### EXTRACTED MATERIAL ###
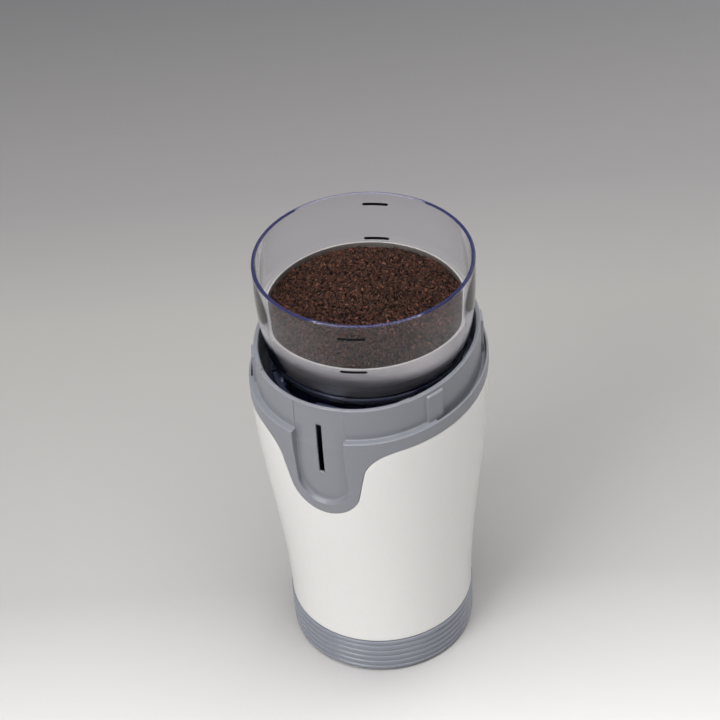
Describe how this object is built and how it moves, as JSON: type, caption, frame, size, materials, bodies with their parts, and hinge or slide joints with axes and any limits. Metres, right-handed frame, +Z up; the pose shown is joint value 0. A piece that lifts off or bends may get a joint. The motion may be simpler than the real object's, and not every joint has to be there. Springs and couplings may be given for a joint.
{
  "type": "electric spice grinder",
  "caption": "Small electric spice and coffee grinder: flared motor base with an oval collar and a tongue channel, and a lift-out clear chamber with a steel bowl and a blade.",
  "frame": {"origin": "on the table, under the middle of the round base ring", "axes": "+Z up along the motor shaft; the tongue channel and the switch slot face -Y"},
  "size_m": [0.0896, 0.1001, 0.184],
  "materials": {
    "white_shell": "glossy",
    "grey_collar": "satin",
    "dark_well": "satin",
    "ring_plastic": "satin",
    "cover_plastic": "matt",
    "foot_rubber": "matt",
    "screw_steel": "plated",
    "cast_aluminium": "cast",
    "lamination_steel": "oiled",
    "copper": "varnished",
    "commutator_copper": "turned",
    "black_rubber": "matt",
    "bronze": "sintered",
    "insulator": "matt",
    "carbon": "matt",
    "spring_steel": "ground",
    "brass_tabs": "plated",
    "ceramic_white": "matt",
    "wire_sleeve": "satin",
    "fan_plastic": "satin",
    "coupling_plastic": "satin",
    "slider_plastic": "satin",
    "clear_smoky": "clear",
    "clear_skirt": "clear",
    "bowl_steel": "brushed",
    "blade_steel": "polished"
  },
  "bodies": {
    "housing": {"housing_shell": "white_shell", "top_collar": "grey_collar", "chamber_well": "dark_well", "locator_ring": "dark_well", "drip_collar": "dark_well", "base_ring": "ring_plastic", "bottom_cover": "cover_plastic", "rubber_feet": "foot_rubber", "cover_screws": "screw_steel", "upper_bracket": "cast_aluminium", "lower_bracket": "cast_aluminium", "motor_stator": "lamination_steel", "field_coils": "copper", "motor_bolts": "screw_steel", "mount_grommets": "black_rubber", "mount_screws": "screw_steel", "upper_bearing": "bronze", "lower_bearing": "bronze", "brush_holders": "insulator", "carbon_brushes": "carbon", "brush_springs": "spring_steel", "well_seal": "black_rubber", "switch_bracket": "insulator", "switch_body": "insulator", "switch_terminals": "brass_tabs", "switch_screws": "screw_steel", "slider_spring": "spring_steel", "thermal_fuse": "ceramic_white", "lead_wires": "wire_sleeve"},
    "rotor": {"motor_shaft": "spring_steel", "armature_core": "lamination_steel", "armature_windings": "copper", "commutator": "commutator_copper", "cooling_fan": "fan_plastic", "drive_coupling": "coupling_plastic"},
    "slider": {"switch_slider": "slider_plastic"},
    "plunger": {"switch_plunger": "ceramic_white"},
    "chamber": {"chamber_shell": "clear_smoky", "chamber_skirt": "clear_skirt", "steel_bowl": "bowl_steel", "bowl_seal": "black_rubber", "shaft_bushing": "bronze"},
    "blade": {"blade_shaft": "spring_steel", "grinding_blade": "blade_steel", "blade_nut": "blade_steel", "thrust_washer": "ceramic_white", "driven_coupling": "coupling_plastic"}
  },
  "joints": [
    {"name": "motor_spin", "type": "hinge", "parent": "housing", "child": "rotor", "pos_m": [0, 0, 0], "axis": [0, 0, 1], "continuous": true},
    {"name": "slider_press", "type": "slide", "parent": "housing", "child": "slider", "axis": [0, 0, -1], "range_m": [0, 0.0025], "stiffness_N_per_m": 500, "springref_m": -0.002, "deforming": ["slider_spring"]},
    {"name": "plunger_press", "type": "slide", "parent": "housing", "child": "plunger", "axis": [0, 0, -1], "range_m": [0, 0.0025]},
    {"name": "chamber_lift", "type": "slide", "parent": "housing", "child": "chamber", "axis": [0, 0, 1], "range_m": [0, 0.06]},
    {"name": "blade_spin", "type": "hinge", "parent": "chamber", "child": "blade", "pos_m": [0, 0, 0], "axis": [0, 0, 1], "continuous": true}
  ],
  "couplings": [
    {"joint": "plunger_press", "follows": "slider_press", "ratio": 1},
    {"joint": "blade_spin", "follows": "motor_spin", "ratio": 1}
  ]
}
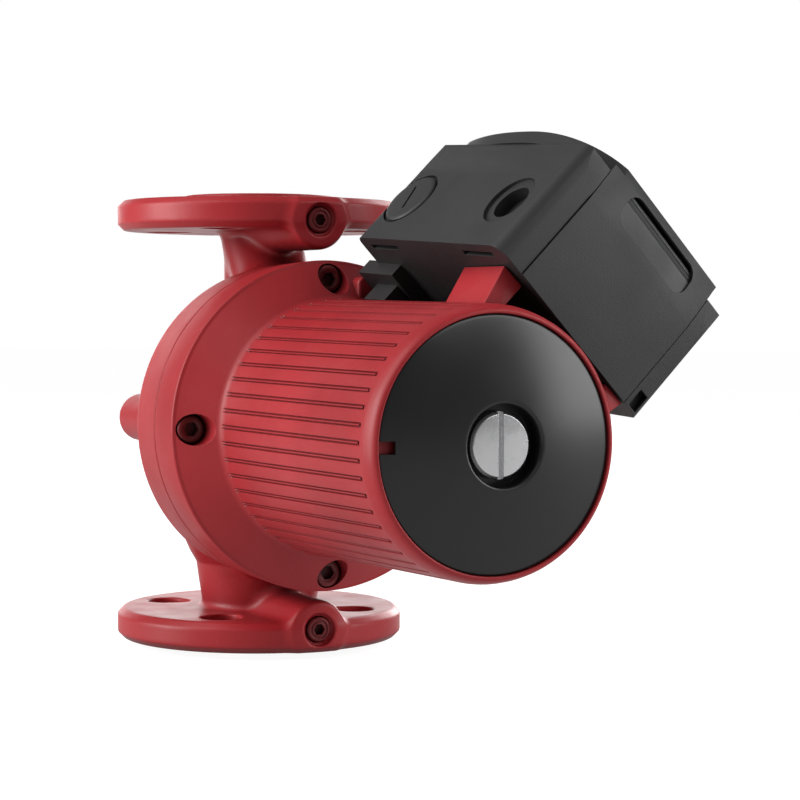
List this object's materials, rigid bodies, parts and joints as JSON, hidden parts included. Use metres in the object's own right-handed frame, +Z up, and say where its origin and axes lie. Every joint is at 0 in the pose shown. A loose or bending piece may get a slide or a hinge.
###
=== DIRECTIONS ===
Among the lines above, determine how many hold the word "piece"; report the figure alone.

=== OUTPUT FOR THIS EXERCISE ===
2